Some of the tools from Fureidis, attesting to a span of occupation Credit: Emil Aladjem / Israel Antiquities Authority
Some of the tools from Fureidis, attesting to a span of occupation Credit: Emil Aladjem / Israel Antiquities Authority

Many moons after the early Neanderthals or whoever discovered the charms of the chalky terrain, the Romans would quarry limestone around the corner from the cave, and locals would carve out tombs in the quarry, as one does. "There were a lot of post-early hominin activities here and lots of modern junk," he observes, noting that we and the Romans are hominins. "We had to remove everything carefully step by step."

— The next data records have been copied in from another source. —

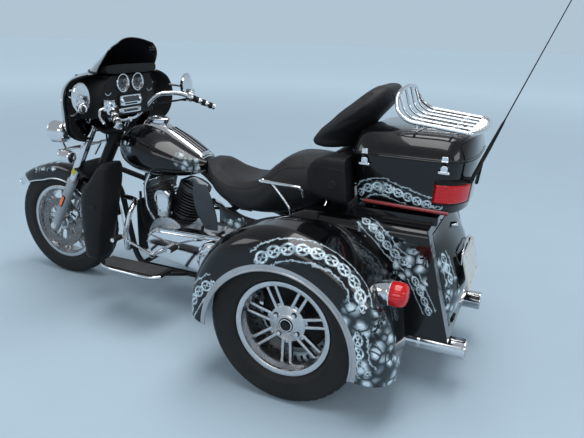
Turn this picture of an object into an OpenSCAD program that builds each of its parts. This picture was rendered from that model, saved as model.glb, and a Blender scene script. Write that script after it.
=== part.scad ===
// Touring three-wheeler: a V-twin motorcycle front half on a two-wheel rear axle, with a cargo body,
// a top trunk and a fork-mounted fairing. Every module is drawn with its origin on the floor below
// the rear axle, X forward, Y left, Z up. place() then moves the whole machine so that its origin is
// at the bottom centre of its outline.

/* [Running gear] */
// Distance between the front and rear axles
wheelbase = 1692; // [1600:1:1760]
// Distance between the centres of the rear tyres
rear_track = 1110; // [1090:1:1130]
// Outer diameter of a rear tyre
rear_tyre_d = 648; // [630:1:660]
// Width of a rear tyre
rear_tyre_w = 205; // [185:1:215]
// Outer diameter of a rear rim's lip
rear_rim_d = 404; // [380:1:420]
// Outer diameter of the front tyre
front_tyre_d = 644; // [620:1:660]
// Width of the front tyre
front_tyre_w = 130; // [110:1:135]
// Outer diameter of the front rim's lip
front_rim_d = 436; // [400:1:450]
// Number of double spokes in a rear wheel
rear_spokes = 7; // [5:1:9]
// Number of spokes in the front wheel
front_spokes = 9; // [6:1:12]

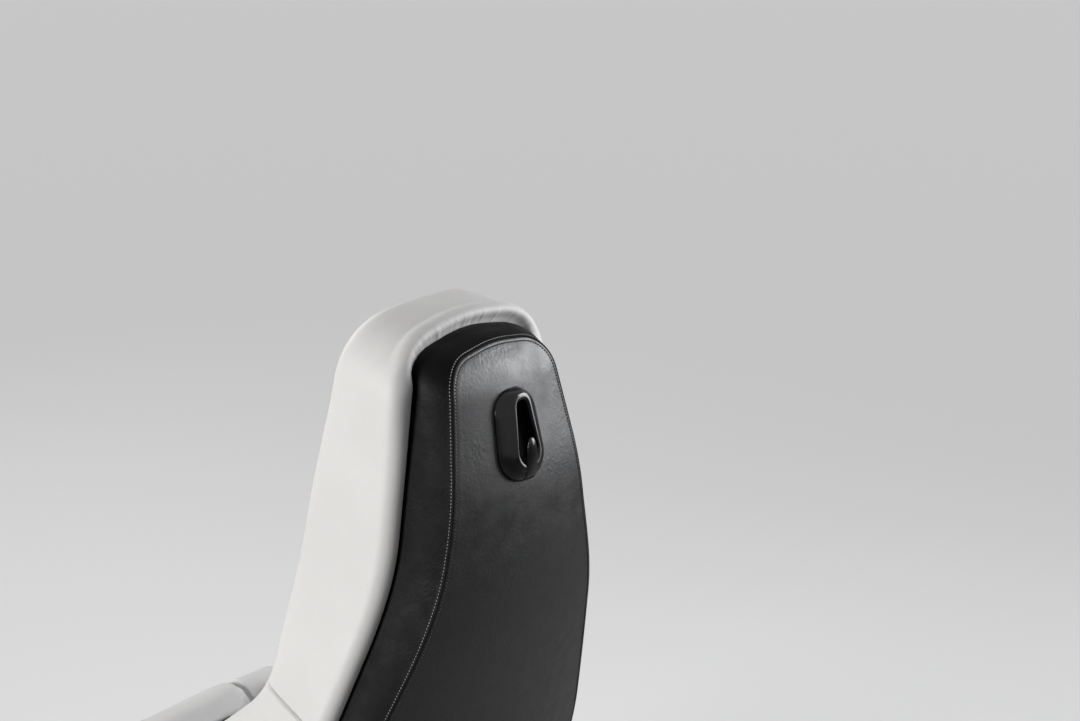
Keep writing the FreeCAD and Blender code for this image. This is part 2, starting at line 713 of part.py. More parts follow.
def lever(name, along, up, length, rise):
    """A flat handle on the outer face of the left cover."""
    body = new_body(name)
    handle = [
        (along + " + boss_r", up + " - boss_r * 0.8"),
        (along + " + boss_r", up + " + boss_r * 0.9"),
        (along + " - " + length, up + " + boss_r * 0.8 + " + rise, "boss_r * 0.5"),
        (along + " - " + length, up + " - boss_r * 0.5 + " + rise, "boss_r * 0.5"),
    ]
    pad(body, draw(body, "YZ_Plane", "cover_x + seam_gap + lever_t / 2", handle), "lever_t", symmetric=True)
    return finish_piece(body.Label, body)


# Belt buckle on its stalk, on the inboard side

def buckle_stalk():
    body = new_body("buckle_stalk")
    strap = [
        ("recliner_y - 172", "recliner_z - 30", "9"),
        ("recliner_y - 148", "recliner_z - 30", "9"),
        ("recliner_y - 172", "stalk_top"),
        ("recliner_y - 196", "stalk_top"),
    ]
    plate_on_side(body, -1, "cover_x + seam_gap", "stalk_t", strap)
    return finish_piece(body.Label, body)


def buckle():
    body = new_body("buckle")
    block = [
        ("recliner_y - 160", "stalk_top + seam_gap", "6"),
        ("recliner_y - 176", "stalk_top + 74", "8"),
        ("recliner_y - 214", "stalk_top + 70", "8"),
        ("recliner_y - 204", "stalk_top + seam_gap", "6"),
    ]
    plate_on_side(body, -1, "cover_x - buckle_t / 4", "buckle_t", block)
    return finish_piece(body.Label, body)


# Backrest outlines seen from behind, all from the hood's outline

def back_outline(side_in, top_in, low, low_half):
    """The right half of an outline inset at the sides and at the top."""
    return [
        ("%s - %s" % (low_half, side_in), low, "24"),
        ("waist_half - %s" % side_in, "waist_z", "170"),
        ("neck_half - %s" % side_in, "neck_z", "300"),
        ("head_half - %s" % side_in, "head_z - %s * 0.85" % top_in, "head_round - %s * 1.3" % side_in),
        ("0", "back_top - %s" % top_in, "crown_round"),
    ]


# Backrest profiles seen from the side: (along Y, height, radius), listed upwards

def rear_line(inward):
    return [
        ("rear_low_y - (%s)" % inward, "shell_low - 40"),
        ("rear_neck_y - (%s)" % inward, "rear_back_z", "500"),
        ("rear_neck_y - (%s)" % inward, "rear_neck_z", "400"),
        ("rear_top_y - (%s)" % inward, "back_top"),
    ]


def groove_line(inward):
    return [
        ("groove_low_y - 10 - (%s)" % inward, "shell_low - 40"),
        ("groove_y - (%s)" % inward, "groove_z", "500"),
        ("groove_y - 6 - (%s)" % inward, "back_top + 30"),
    ]


def hood_front():
    return [
        ("bolster_hem_y", "hem_z - 40"),
        ("bolster_low_y", "bolster_low_z", "110"),
        ("bolster_y", "bolster_z", "60"),
        ("front_chest_y", "front_chest_z", "60"),
        ("front_neck_y", "front_neck_z", "500"),
        ("front_top_y", "back_top + 10"),
    ]


def insert_front(inward):
    return [
        ("insert_hem_y - (%s)" % inward, "hem_z - 40"),
        ("insert_lumbar_y - (%s)" % inward, "insert_lumbar_z", "260"),
        ("insert_chest_y - (%s)" % inward, "seam_z", "400"),
        ("insert_neck_y - (%s)" % inward, "insert_top", "300"),
        ("insert_head_y - (%s)" % inward, "head_insert_top + 60"),
    ]


FAR_FRONT = "-60"
FAR_REAR = "560"


def cut_behind(body, line):
    cut_through(body, draw(body, "YZ_Plane", "0", line + [(FAR_REAR, line[-1][1]), (FAR_REAR, line[0][1])]))


def cut_before(body, line):
    cut_through(body, draw(body, "YZ_Plane", "0", line + [(FAR_FRONT, line[-1][1]), (FAR_FRONT, line[0][1])]))


def back_block(name, outline):
    """The outline padded through the whole depth of the backrest."""
    body = new_body(name)
    sketch = draw(body, "XZ_Plane", "(%s + %s) / 2" % (FAR_FRONT, FAR_REAR), both_sides(outline))
    pad(body, sketch, "%s - (%s) - 20" % (FAR_REAR, FAR_FRONT), symmetric=True)
    return body


def seam_slope():
    """The seam of hood and bolsters, as a height at a place along Y."""
    return "seam_z - ({0} - front_chest_y) * tan(seam_drop * 1 deg)"


def hood():
    body = back_block("hood", back_outline("0", "0", "hem_z", "hem_half"))
    cut_before(body, hood_front())
    cut_behind(body, groove_line("seam_gap"))
    below = [
        ("0", seam_slope().format("(0)")),
        ("400", seam_slope().format("(400)")),
        ("400", "hem_z - 60"),
        ("0", "hem_z - 60"),
    ]
    cut_through(body, draw(body, "YZ_Plane", "0", below))
    window = both_sides([
        ("insert_half + seam_gap", "hem_z - 10"),
        ("insert_chest_half + seam_gap", "seam_z", "200"),
        ("insert_top_half + seam_gap", "insert_top + seam_gap", "20"),
        ("head_insert_half + seam_gap", "head_insert_top + seam_gap", "30"),
    ])
    cut_through(body, draw(body, "XZ_Plane", "0", window))
    return finish_piece(body.Label, body)


def back_insert():
    outline = [
        ("insert_half", "hem_z + seam_gap", "12"),
        ("insert_chest_half", "seam_z", "200"),
        ("insert_top_half", "insert_top - seam_gap", "8"),
    ]
    body = back_block("back_insert", outline)
    cut_before(body, insert_front("0"))
    cut_behind(body, groove_line("seam_gap"))
    return finish_piece(body.Label, body)


def head_insert():
    outline = [
        ("insert_top_half - 1", "insert_top + seam_gap", "8"),
        ("head_insert_half", "head_insert_top", "30"),
    ]
    body = back_block("head_insert", outline)
    cut_before(body, insert_front("0"))
    cut_behind(body, groove_line("seam_gap"))
    return finish_piece(body.Label, body)


def back_bolster(side, sign):
    body = new_body("back_bolster_" + side)
    outline = [
        (on_side(sign, "hem_half"), "hem_z", "hem_round"),
        (on_side(sign, "waist_half"), "waist_z", "170"),
        (on_side(sign, "neck_half"), "neck_z"),
        (on_side(sign, "insert_chest_half - 20"), "neck_z"),
        (on_side(sign, "insert_chest_half + seam_gap"), "seam_z", "200"),
        (on_side(sign, "insert_half + seam_gap"), "hem_z"),
    ]
    pad(body, draw(body, "XZ_Plane", "250", outline), "480", symmetric=True)
    cut_before(body, hood_front())
    cut_behind(body, groove_line("seam_gap"))
    above = [
        ("0", seam_slope().format("(0)") + " - seam_gap"),
        ("0", "neck_z + 60"),
        ("600", "neck_z + 60"),
        ("600", seam_slope().format("(600)") + " - seam_gap"),
    ]
    cut_through(body, draw(body, "YZ_Plane", "0", above))
    return finish_piece(body.Label, body)


def back_shell():
    body = back_block("back_shell", back_outline("groove_in", "groove_top", "shell_low", "(hem_half - 6)"))
    cut_before(body, groove_line("0"))
    cut_behind(body, rear_line("panel_t + seam_gap"))
    return finish_piece(body.Label, body)


def rear_panel():
    inset = "(groove_in + panel_in)"
    body = back_block("rear_panel", back_outline(inset, "(groove_top + panel_top)", "shell_low + 30", "(hem_half - 2)"))
    cut_before(body, rear_line("panel_t"))
    cut_behind(body, rear_line("0"))
    return finish_piece(body.Label, body)


# Backrest frame: arms on the recliner shafts, tied by a tube below the cushions

def back_frame():
    body = new_body("back_frame")
    inner = "member_x - member_plate - 2 * seam_gap - recliner_t - arm_plate"
    arm = [
        ("recliner_y - arm_r", "recliner_z - arm_r", "arm_r * 0.97"),
        ("recliner_y + arm_r", "recliner_z - arm_r", "arm_r * 0.9"),
        ("recliner_y + arm_r - 21", "hem_z - seam_gap"),
        ("recliner_y - arm_r - 12", "hem_z - seam_gap"),
    ]
    tube = new_sketch(body, "YZ_Plane", "0")
    add_circle(tube, "recliner_y - 20", "recliner_z + arm_r", "back_tube / 2")
    pad(body, tube, "2 * (" + inner + " + arm_plate)", symmetric=True)
    for side, sign in SIDES:
        plate_on_side(body, sign, inner, "arm_plate", arm)
    hole = new_sketch(body, "YZ_Plane", "0")
    add_circle(hole, "recliner_y", "recliner_z", "recliner_pin / 2 + pin_fit")
    cut_through(body, hole)
    cut_behind(body, groove_line("seam_gap"))
    return finish_piece(body.Label, body)


# Coat hook: a raised housing with a recess, and the tongue inside it

HOOK_BACK = "rear_neck_y + (hook_low_out - hook_high_in) / 2"


def lean(sketch):
    """Turns a sketch about the middle of the hook's back until it lies along it."""
    sketch.AttachmentOffset = FreeCAD.Placement(FreeCAD.Vector(), FreeCAD.Rotation(FreeCAD.Vector(1, 0, 0), 1))
    sketch.setExpression(".AttachmentOffset.Base.y", bound("hook_z * 1 mm"))
    sketch.setExpression(".AttachmentOffset.Rotation.Angle",
                         bound("atan((hook_high_in + hook_low_out) / hook_tall)"))
    return sketch


def hook_housing():
    body = new_body("hook_housing")
    outline = both_sides([
        ("hook_wide / 2", "-hook_tall / 2", "hook_wide * 0.45"),
        ("hook_wide * 0.42", "hook_tall / 2", "hook_wide * 0.36"),
    ])
    block = pad(body, lean(draw(body, "XZ_Plane", HOOK_BACK, outline)), "hook_out")
    block.Reversed = True
    doc.recompute()
    faces = block.Shape.Faces
    rear = max(range(len(faces)), key=lambda i: faces[i].CenterOfMass.y)
    flank = body.newObject("PartDesign::Chamfer", "flank")
    flank.Base = (block, ["Face%d" % (rear + 1)])
    flank.setExpression("Size", bound("hook_flank"))
    doc.recompute()
    window = both_sides([
        ("recess_half", "recess_low - hook_tall / 2", "recess_half * 0.5"),
        ("recess_half * 0.4", "hook_tall / 2 - recess_high", "recess_half * 0.35"),
    ])
    cut_through(body, lean(draw(body, "XZ_Plane", HOOK_BACK, window)))
    return finish_piece(body.Label, body)


def hook_tongue():
    body = new_body("hook_tongue")
    blade = both_sides([
        ("tongue_half", "recess_low - hook_tall / 2 + seam_gap"),
        ("tongue_half", "0", "tongue_half * 0.94"),
    ])
    pad(body, lean(draw(body, "XZ_Plane", HOOK_BACK, blade)), "hook_out * 1.1").Reversed = True
    return finish_piece(body.Label, body)


for side, sign in SIDES:
    lower_rail(side, sign)
    for end, way in ENDS:
        foot(end, way, side, sign)
    upper_rail(side, sign)
release_bar()
link("front", "link_front")
link("rear", "link_rear")
for side, sign in SIDES:
    side_member(side, sign)
recliner_pair()
seat_pan()
rear_cross_tube()
spring_mat()
seat_cushion()
thigh_roll()
for side, sign in SIDES:
    seat_bolster(side, sign)
    side_cover(side, sign)
lever("height_lever", "height_y", "pan_z - 20", "height_reach", "boss_r * 0.8")
lever("recline_lever", "recline_y", "pan_z - 6", "recline_reach", "boss_r")
buckle_stalk()
buckle()
back_frame()
hood()
back_insert()
head_insert()
for side, sign in SIDES:
    back_bolster(side, sign)
back_shell()
rear_panel()
hook_housing()
hook_tongue()

doc.recompute()
for item in doc.Objects:
    if "Invalid" in item.State or "Error" in item.State:
        raise RuntimeError("%s did not build: %s" % (item.Name, item.State))
os.makedirs("parts", exist_ok=True)
for name, piece in PIECES:
    if piece.Shape.isNull() or not piece.Shape.isValid() or len(piece.Shape.Solids) != 1:
        raise RuntimeError("%s is not one valid solid" % name)
    piece.Shape.exportStep("parts/%s.step" % name)
    box = piece.Shape.BoundBox
    print("%-22s solids %d volume %9.0f x %7.1f %7.1f y %7.1f %7.1f z %7.1f %7.1f" % (
        name, len(piece.Shape.Solids), piece.Shape.Volume,
        box.XMin, box.XMax, box.YMin, box.YMax, box.ZMin, box.ZMax))
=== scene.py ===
import math

import bmesh
import bpy
import numpy as np
from bpy.props import FloatProperty, FloatVectorProperty, IntProperty, PointerProperty
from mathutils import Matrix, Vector


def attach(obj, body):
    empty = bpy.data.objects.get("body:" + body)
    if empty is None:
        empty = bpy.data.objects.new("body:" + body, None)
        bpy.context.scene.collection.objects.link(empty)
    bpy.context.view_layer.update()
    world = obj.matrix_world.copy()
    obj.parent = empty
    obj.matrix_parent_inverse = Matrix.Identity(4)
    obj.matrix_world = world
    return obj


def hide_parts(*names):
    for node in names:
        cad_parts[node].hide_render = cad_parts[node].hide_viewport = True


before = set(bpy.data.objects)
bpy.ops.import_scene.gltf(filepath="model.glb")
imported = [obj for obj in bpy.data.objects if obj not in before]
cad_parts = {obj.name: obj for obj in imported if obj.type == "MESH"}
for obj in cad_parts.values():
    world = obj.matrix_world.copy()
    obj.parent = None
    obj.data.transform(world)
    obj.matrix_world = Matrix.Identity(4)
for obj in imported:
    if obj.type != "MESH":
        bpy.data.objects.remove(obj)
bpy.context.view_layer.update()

bl_info = {
    "name": "Roadster bucket seat",
    "version": (1, 0, 0),
    "blender": (4, 5, 0),
    "location": "3D View > Sidebar > Seat",
    "description": "Upholstery, stitching, coat hook and finishes of a sports bucket seat",
    "category": "Add Mesh",
}

SIDES = (("left", 1), ("right", -1))


# Sizes and colours that a user would change

def length(name, description, default):
    return FloatProperty(name=name, description=description, default=default, unit="LENGTH", precision=4)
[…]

I eye the bulldozer idling next to the foot of the bridge project perhaps 100 meters away and return my gaze to the living limestone cave, which probably began as a crack in the rock occupied by animals. As it grew, hominins moved in.During their time, its ceiling gradually collapsed, starting from the mouth. By the Mousterian period, the opening to the cave was meters from its original place. At all times the spring would probably have been the main attraction, as it was in some other Paleolithic sites, Shimelmitz says.

The earliest known occupation of caves goes back 2 million years, to South Africa. But more often, use was gradual; and in the Levant the Acheulo-Yabrudian involved more frequent use of caves as basecamps. "Something changed in the way we lived and exploited the environment at the Acheulo-Yabrudian complex," Shimelmitz adds.

Geologist Nimrod Wieler notes that we aren't talking about rain; water was penetrating through the limestone cliff, leading to the deposit of white sediments inside the space. That dandy spring might have been right inside the cave.

Now that modern development has decided to go over the cave rather than through it, one day, we may actually know for sure.